<<<<
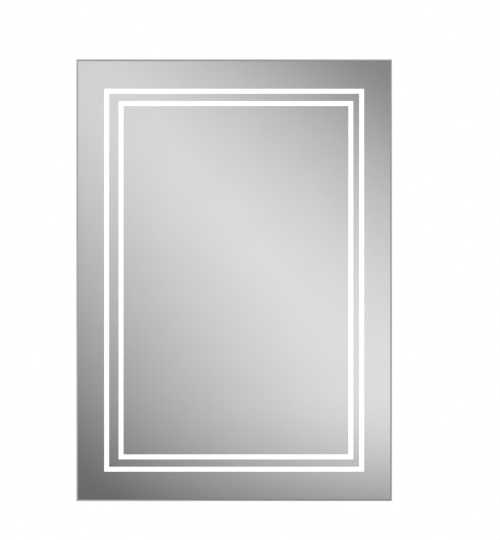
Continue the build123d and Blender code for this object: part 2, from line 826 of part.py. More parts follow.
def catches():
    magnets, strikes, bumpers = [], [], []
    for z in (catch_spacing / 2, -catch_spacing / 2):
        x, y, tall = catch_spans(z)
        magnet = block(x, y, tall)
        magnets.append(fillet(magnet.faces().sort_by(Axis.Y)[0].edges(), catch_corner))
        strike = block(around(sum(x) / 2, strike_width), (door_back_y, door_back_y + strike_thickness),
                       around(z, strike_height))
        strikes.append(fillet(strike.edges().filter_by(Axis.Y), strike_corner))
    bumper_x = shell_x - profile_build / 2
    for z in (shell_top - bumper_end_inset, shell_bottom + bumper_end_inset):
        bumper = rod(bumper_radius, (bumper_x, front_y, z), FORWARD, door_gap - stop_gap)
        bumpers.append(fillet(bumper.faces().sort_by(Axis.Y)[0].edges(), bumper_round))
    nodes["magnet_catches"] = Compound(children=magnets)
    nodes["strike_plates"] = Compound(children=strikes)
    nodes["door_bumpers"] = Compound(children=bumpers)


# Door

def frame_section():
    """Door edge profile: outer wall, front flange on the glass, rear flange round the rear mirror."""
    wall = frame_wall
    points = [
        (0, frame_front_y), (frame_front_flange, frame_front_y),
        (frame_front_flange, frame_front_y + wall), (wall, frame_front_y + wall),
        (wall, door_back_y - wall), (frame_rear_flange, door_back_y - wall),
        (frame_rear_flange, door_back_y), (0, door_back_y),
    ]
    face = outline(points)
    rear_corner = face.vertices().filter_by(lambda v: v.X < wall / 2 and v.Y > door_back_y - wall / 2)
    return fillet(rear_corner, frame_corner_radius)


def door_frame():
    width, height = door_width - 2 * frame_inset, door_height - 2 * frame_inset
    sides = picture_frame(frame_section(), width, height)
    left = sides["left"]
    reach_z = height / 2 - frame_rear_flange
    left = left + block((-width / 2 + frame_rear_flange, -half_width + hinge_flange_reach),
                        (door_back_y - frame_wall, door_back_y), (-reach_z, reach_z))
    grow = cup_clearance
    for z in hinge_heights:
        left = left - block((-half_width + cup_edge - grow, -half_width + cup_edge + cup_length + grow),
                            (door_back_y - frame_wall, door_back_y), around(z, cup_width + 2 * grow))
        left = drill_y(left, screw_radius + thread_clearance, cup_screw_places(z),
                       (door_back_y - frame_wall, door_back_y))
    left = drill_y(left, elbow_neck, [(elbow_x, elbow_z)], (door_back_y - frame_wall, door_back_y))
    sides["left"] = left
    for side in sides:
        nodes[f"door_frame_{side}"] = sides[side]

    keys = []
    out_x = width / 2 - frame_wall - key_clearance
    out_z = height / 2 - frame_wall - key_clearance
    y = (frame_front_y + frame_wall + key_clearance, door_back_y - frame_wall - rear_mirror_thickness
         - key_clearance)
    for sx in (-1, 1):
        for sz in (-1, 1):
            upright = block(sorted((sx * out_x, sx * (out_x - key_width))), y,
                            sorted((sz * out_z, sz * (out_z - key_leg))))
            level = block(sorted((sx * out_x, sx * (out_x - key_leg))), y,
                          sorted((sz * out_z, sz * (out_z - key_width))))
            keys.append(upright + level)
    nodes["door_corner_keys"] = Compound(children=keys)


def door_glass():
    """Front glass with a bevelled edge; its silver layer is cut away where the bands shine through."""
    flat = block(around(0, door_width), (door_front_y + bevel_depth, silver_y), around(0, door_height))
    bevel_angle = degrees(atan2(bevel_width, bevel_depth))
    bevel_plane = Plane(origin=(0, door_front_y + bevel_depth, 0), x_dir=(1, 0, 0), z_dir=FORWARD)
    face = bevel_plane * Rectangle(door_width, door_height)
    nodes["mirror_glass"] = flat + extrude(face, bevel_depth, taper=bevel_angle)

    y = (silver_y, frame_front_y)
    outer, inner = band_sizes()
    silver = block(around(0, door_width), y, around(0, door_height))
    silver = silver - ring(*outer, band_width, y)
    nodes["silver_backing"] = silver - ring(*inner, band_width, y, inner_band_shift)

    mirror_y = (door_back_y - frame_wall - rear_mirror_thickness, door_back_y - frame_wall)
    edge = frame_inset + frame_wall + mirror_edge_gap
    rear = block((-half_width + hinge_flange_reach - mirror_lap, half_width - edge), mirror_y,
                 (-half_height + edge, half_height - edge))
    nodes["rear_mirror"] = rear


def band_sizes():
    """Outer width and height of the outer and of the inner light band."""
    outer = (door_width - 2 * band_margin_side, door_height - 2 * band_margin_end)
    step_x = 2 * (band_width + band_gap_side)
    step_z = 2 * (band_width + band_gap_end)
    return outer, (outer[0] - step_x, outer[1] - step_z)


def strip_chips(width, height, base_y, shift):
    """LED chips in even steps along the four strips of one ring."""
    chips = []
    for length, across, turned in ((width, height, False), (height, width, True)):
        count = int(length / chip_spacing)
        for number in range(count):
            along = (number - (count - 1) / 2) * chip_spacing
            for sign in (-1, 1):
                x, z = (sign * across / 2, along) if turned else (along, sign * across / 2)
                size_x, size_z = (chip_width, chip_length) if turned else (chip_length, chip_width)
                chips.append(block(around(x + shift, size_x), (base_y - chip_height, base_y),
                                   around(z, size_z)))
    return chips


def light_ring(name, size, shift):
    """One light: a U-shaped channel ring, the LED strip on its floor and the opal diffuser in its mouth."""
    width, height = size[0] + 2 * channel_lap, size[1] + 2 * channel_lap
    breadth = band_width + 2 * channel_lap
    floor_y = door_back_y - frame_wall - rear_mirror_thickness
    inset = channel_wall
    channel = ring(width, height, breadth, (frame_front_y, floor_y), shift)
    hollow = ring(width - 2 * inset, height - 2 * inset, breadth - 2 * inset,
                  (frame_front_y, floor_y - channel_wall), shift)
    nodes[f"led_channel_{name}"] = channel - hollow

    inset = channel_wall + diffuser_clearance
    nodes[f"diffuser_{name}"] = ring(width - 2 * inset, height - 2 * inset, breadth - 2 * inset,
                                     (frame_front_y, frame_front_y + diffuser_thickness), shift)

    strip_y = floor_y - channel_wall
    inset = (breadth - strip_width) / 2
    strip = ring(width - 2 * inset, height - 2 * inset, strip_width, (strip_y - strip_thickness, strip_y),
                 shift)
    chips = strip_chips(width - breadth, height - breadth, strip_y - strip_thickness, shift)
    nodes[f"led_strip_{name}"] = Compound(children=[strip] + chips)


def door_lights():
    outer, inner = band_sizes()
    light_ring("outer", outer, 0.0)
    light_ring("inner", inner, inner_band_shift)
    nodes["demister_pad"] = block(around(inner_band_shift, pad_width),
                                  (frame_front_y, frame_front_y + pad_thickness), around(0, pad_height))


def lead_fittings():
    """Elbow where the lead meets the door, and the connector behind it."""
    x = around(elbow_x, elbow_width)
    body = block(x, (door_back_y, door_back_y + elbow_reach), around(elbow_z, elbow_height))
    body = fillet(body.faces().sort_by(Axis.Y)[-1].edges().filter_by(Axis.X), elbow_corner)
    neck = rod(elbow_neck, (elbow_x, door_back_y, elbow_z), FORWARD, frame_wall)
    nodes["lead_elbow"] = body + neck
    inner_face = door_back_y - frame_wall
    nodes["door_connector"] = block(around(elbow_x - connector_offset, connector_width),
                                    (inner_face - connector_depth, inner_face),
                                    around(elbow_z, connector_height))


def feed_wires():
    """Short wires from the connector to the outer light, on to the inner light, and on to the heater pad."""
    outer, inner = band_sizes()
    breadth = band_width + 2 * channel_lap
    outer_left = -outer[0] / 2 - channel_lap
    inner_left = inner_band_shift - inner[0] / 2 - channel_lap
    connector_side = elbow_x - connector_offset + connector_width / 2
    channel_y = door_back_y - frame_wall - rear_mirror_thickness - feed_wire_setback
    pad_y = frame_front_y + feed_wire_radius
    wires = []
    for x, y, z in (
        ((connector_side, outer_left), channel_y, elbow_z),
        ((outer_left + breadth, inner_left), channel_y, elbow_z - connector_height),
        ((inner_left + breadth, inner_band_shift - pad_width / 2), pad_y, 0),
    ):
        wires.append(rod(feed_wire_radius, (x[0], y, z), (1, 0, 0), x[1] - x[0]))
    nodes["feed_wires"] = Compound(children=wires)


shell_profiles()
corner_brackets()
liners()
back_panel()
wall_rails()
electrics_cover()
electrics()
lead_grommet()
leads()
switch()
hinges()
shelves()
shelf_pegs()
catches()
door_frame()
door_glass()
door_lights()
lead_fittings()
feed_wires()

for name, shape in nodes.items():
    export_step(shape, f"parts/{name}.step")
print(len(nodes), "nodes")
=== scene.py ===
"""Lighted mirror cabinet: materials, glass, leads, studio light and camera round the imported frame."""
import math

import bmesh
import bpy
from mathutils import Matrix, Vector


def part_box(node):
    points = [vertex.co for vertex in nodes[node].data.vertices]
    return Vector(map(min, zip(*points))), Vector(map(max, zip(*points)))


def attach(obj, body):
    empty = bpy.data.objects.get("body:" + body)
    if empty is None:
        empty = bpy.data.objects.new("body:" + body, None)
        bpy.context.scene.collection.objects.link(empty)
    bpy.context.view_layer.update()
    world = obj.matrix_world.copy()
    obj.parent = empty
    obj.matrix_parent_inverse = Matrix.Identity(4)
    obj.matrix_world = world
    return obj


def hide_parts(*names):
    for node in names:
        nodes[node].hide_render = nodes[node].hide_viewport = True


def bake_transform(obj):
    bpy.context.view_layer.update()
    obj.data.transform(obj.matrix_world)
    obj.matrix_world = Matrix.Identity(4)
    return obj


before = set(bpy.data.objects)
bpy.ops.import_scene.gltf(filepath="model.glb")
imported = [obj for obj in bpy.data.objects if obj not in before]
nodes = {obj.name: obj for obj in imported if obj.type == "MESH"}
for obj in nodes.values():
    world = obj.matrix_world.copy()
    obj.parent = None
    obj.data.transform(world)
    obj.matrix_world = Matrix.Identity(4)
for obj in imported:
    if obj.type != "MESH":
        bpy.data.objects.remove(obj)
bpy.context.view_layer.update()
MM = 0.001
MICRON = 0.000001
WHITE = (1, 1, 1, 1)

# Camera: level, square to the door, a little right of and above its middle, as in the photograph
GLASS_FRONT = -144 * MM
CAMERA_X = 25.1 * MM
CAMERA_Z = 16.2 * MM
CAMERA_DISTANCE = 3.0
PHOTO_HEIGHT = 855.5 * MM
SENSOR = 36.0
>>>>
• [What to produce] Solely the line containing "for name, shape", the line containing "before = set(bpy.data.objects)", and the lines between them are to be given again, exactly as written.

• [Solution for this exercise]
for name, shape in nodes.items():
    export_step(shape, f"parts/{name}.step")
print(len(nodes), "nodes")
=== scene.py ===
"""Lighted mirror cabinet: materials, glass, leads, studio light and camera round the imported frame."""
import math

import bmesh
import bpy
from mathutils import Matrix, Vector


def part_box(node):
    points = [vertex.co for vertex in nodes[node].data.vertices]
    return Vector(map(min, zip(*points))), Vector(map(max, zip(*points)))


def attach(obj, body):
    empty = bpy.data.objects.get("body:" + body)
    if empty is None:
        empty = bpy.data.objects.new("body:" + body, None)
        bpy.context.scene.collection.objects.link(empty)
    bpy.context.view_layer.update()
    world = obj.matrix_world.copy()
    obj.parent = empty
    obj.matrix_parent_inverse = Matrix.Identity(4)
    obj.matrix_world = world
    return obj


def hide_parts(*names):
    for node in names:
        nodes[node].hide_render = nodes[node].hide_viewport = True


def bake_transform(obj):
    bpy.context.view_layer.update()
    obj.data.transform(obj.matrix_world)
    obj.matrix_world = Matrix.Identity(4)
    return obj


before = set(bpy.data.objects)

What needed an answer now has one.